-- Objective --
Set down the lines from the one containing "extent = shape.BoundBox" to the one containing "imported = [obj", both lines included, exactly as they stand and with no other lines.

+--

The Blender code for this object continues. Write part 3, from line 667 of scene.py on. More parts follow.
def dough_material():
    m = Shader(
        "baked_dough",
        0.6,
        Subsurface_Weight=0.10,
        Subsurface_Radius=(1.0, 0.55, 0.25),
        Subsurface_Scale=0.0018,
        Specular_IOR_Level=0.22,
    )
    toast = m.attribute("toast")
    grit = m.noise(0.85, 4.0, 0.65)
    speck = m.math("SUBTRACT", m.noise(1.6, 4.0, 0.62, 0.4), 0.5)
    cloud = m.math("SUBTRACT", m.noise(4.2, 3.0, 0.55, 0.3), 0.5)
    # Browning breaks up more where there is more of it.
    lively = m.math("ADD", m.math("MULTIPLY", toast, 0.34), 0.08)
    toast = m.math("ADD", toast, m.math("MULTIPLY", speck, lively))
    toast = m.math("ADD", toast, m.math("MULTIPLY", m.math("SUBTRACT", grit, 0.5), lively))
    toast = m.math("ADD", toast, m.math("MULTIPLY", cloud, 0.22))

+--

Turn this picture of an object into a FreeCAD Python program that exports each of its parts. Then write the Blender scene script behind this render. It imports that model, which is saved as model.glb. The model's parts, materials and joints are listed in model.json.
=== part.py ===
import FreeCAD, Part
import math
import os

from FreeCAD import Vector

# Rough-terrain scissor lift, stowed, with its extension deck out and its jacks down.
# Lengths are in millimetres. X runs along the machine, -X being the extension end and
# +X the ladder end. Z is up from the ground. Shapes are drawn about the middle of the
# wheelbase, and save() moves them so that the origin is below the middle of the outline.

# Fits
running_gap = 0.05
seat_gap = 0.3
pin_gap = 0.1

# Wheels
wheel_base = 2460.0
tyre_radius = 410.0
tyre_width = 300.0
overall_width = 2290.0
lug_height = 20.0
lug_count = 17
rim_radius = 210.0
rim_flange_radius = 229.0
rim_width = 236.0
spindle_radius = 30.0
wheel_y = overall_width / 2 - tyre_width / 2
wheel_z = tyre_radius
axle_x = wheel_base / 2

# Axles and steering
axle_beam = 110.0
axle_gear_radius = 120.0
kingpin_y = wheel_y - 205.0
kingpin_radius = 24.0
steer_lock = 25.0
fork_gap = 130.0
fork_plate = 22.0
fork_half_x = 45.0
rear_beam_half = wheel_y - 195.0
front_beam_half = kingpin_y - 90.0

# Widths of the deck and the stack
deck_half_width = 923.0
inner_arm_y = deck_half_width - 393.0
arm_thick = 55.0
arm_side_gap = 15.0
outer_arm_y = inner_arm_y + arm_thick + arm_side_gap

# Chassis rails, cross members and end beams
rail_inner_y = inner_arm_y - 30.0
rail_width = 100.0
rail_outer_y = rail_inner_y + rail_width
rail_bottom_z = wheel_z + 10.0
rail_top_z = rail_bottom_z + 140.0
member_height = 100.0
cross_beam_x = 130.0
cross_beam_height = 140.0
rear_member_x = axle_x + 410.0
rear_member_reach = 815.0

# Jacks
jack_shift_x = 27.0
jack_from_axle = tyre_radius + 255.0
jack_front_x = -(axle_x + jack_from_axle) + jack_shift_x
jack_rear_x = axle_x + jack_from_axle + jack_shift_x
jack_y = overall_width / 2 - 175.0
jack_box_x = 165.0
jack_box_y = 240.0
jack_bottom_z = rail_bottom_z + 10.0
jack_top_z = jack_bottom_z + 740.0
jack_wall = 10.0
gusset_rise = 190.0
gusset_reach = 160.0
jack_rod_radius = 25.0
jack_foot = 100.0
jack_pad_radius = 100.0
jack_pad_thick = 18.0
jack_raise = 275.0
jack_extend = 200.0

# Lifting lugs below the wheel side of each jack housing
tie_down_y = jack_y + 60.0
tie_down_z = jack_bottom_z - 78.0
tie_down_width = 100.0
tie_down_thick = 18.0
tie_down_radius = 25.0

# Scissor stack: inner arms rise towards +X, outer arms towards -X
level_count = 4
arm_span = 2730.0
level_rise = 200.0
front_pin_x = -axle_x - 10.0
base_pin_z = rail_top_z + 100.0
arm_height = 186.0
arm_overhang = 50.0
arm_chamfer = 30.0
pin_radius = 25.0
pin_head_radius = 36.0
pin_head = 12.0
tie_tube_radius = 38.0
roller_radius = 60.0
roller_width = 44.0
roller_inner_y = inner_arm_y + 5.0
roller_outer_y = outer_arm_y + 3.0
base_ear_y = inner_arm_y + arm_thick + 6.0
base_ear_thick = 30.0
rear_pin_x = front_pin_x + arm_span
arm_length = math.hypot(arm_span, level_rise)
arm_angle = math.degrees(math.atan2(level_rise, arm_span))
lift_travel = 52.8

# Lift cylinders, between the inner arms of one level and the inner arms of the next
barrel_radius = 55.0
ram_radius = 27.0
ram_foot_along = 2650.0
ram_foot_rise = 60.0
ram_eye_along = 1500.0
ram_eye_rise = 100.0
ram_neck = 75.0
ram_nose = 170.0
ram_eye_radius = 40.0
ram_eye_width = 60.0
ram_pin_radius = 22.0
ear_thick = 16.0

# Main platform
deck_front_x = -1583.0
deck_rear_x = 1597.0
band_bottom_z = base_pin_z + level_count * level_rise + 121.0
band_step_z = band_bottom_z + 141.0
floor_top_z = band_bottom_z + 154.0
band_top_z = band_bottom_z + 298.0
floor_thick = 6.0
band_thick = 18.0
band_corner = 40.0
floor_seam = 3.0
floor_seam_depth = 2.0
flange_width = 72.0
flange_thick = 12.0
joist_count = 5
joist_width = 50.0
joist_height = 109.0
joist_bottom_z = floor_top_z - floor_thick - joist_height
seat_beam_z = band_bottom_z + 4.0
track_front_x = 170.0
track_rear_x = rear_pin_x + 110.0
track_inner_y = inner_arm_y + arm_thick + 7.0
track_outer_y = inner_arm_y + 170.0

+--

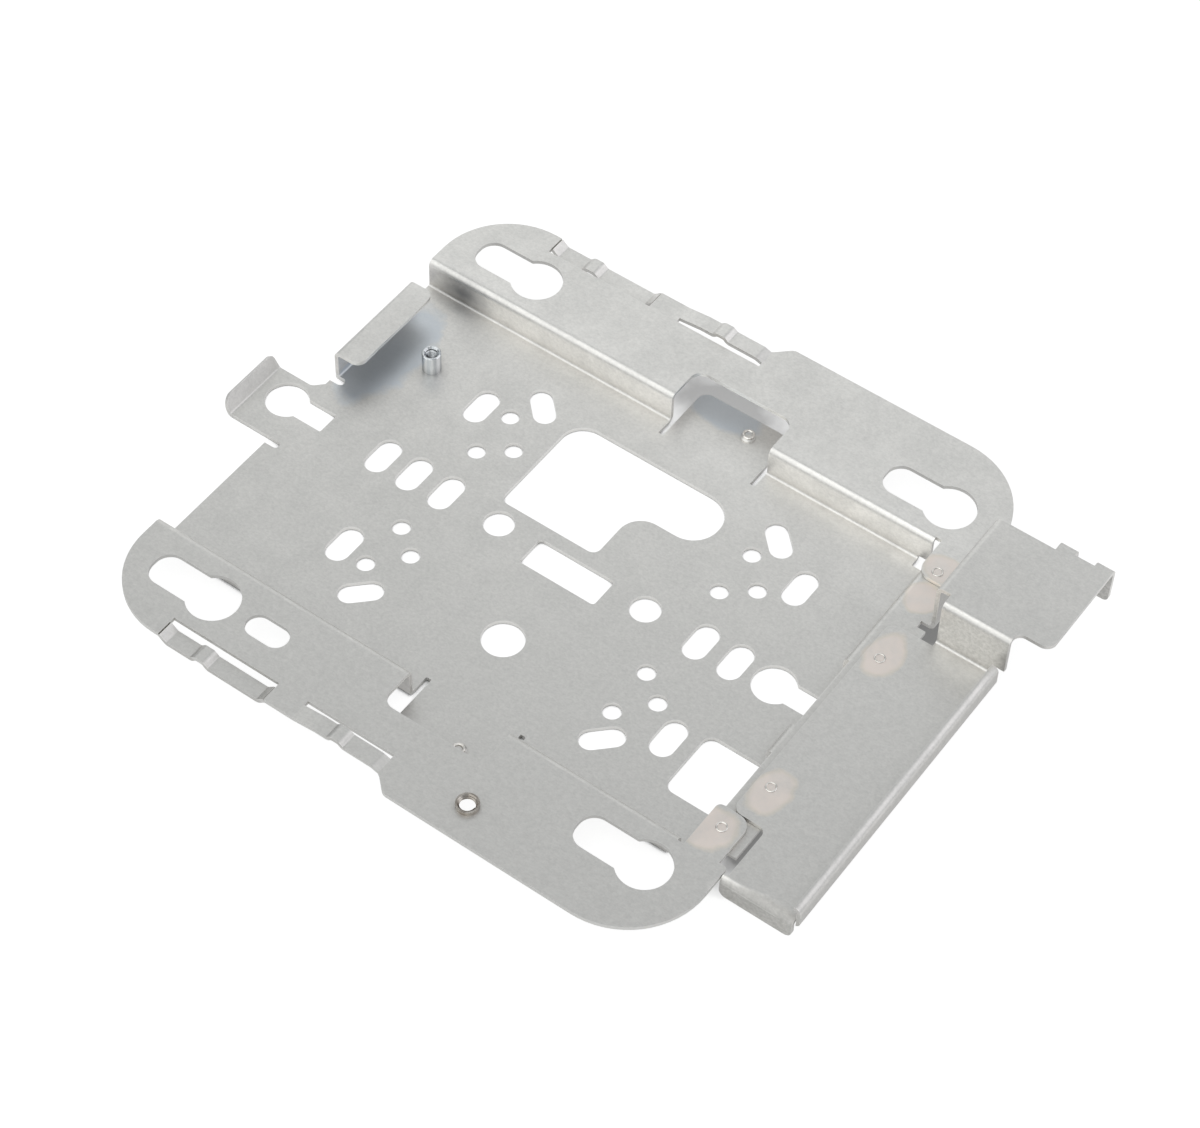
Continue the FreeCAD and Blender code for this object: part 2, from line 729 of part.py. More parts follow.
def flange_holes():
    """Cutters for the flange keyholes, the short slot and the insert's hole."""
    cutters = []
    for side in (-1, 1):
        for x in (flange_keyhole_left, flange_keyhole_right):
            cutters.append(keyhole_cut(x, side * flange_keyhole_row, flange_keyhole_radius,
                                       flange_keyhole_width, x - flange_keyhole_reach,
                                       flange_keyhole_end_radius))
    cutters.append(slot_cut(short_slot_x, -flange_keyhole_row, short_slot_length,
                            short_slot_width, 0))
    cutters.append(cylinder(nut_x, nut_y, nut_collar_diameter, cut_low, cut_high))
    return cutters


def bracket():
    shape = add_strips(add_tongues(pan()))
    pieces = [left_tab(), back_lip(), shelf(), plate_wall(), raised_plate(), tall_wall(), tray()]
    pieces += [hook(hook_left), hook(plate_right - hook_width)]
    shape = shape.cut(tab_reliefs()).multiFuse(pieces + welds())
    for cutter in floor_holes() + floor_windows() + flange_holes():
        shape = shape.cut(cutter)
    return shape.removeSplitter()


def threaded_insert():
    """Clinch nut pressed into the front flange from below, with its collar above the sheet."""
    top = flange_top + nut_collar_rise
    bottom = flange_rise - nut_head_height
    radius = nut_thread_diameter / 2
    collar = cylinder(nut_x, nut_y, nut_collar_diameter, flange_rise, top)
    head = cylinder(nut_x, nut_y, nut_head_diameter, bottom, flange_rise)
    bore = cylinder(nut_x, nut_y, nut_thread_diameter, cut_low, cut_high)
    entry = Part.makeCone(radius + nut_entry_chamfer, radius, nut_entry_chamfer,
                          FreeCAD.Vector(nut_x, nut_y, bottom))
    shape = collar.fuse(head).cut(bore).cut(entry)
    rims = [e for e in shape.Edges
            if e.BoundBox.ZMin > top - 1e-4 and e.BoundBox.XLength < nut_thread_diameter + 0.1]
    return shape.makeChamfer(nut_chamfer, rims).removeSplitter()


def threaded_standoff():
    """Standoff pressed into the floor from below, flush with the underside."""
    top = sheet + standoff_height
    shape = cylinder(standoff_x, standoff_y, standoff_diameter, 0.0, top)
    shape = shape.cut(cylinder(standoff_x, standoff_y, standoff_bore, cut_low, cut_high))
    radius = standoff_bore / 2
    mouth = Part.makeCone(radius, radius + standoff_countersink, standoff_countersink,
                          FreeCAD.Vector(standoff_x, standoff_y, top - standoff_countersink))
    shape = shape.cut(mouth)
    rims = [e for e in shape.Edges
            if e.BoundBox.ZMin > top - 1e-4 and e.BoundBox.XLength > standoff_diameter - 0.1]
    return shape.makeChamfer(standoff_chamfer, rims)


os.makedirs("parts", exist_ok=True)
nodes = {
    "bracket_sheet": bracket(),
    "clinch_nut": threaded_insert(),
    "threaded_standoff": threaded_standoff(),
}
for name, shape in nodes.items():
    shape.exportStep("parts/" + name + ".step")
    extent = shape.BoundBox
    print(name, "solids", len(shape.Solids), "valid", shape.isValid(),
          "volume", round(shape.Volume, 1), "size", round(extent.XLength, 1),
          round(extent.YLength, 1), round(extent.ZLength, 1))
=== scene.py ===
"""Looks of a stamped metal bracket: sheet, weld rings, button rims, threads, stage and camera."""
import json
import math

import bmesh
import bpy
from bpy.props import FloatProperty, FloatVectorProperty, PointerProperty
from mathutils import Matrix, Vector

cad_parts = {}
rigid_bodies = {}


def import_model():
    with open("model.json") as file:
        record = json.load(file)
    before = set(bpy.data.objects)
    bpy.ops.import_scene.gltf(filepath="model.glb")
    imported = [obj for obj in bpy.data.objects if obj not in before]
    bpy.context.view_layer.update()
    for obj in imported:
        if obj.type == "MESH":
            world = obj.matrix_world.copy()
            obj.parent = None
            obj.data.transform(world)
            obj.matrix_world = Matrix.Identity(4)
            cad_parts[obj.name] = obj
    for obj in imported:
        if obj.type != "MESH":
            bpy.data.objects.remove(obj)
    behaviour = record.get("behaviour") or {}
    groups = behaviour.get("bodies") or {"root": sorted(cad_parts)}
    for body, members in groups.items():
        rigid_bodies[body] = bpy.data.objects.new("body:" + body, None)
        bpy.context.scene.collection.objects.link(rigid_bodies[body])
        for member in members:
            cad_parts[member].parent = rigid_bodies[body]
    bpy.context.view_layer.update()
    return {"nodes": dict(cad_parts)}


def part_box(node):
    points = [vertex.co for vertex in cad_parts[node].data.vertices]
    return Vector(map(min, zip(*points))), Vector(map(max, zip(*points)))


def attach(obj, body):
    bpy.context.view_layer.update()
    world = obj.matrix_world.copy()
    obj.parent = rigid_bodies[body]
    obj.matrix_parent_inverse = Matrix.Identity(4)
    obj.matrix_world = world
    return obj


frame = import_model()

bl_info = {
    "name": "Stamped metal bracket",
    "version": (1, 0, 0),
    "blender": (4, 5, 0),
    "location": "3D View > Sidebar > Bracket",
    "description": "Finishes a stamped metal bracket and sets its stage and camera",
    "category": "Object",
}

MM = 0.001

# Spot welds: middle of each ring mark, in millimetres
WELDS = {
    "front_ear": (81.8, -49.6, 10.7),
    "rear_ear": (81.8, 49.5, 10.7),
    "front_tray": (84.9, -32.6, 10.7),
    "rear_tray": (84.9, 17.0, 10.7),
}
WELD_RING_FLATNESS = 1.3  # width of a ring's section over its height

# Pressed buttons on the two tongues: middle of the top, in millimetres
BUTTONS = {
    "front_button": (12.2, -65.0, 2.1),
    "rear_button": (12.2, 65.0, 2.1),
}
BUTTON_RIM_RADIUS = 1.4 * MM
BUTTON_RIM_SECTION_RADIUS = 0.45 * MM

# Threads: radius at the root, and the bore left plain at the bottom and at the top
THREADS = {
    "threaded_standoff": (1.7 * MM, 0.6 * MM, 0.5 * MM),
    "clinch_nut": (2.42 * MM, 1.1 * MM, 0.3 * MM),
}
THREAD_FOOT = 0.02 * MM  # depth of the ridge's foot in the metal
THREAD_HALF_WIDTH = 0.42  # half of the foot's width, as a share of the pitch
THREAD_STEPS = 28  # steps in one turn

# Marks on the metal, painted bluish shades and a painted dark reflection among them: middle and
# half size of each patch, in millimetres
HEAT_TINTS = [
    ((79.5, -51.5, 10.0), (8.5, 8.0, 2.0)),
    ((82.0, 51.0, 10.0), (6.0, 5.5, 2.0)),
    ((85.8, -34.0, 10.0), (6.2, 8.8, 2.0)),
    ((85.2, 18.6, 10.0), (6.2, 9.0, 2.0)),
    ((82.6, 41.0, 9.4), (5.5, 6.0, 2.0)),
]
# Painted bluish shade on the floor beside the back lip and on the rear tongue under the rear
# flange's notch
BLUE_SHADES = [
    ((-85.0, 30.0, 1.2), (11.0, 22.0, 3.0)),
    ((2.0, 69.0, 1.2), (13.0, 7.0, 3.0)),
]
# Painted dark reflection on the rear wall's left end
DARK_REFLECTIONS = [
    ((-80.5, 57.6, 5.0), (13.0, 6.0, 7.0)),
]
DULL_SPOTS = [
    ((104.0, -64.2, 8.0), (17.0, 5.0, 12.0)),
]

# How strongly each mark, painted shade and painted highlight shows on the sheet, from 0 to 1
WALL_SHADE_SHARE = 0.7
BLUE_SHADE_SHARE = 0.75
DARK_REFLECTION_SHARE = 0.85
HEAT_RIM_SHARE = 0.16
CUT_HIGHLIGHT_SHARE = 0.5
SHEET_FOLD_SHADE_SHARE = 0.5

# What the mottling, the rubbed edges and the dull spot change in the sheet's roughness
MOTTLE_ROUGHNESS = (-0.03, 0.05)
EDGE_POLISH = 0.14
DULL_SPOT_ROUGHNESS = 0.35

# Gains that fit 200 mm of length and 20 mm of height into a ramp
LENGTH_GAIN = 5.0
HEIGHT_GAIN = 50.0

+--

-- Final result --
    extent = shape.BoundBox
    print(name, "solids", len(shape.Solids), "valid", shape.isValid(),
          "volume", round(shape.Volume, 1), "size", round(extent.XLength, 1),
          round(extent.YLength, 1), round(extent.ZLength, 1))
=== scene.py ===
"""Looks of a stamped metal bracket: sheet, weld rings, button rims, threads, stage and camera."""
import json
import math

import bmesh
import bpy
from bpy.props import FloatProperty, FloatVectorProperty, PointerProperty
from mathutils import Matrix, Vector

cad_parts = {}
rigid_bodies = {}


def import_model():
    with open("model.json") as file:
        record = json.load(file)
    before = set(bpy.data.objects)
    bpy.ops.import_scene.gltf(filepath="model.glb")
    imported = [obj for obj in bpy.data.objects if obj not in before]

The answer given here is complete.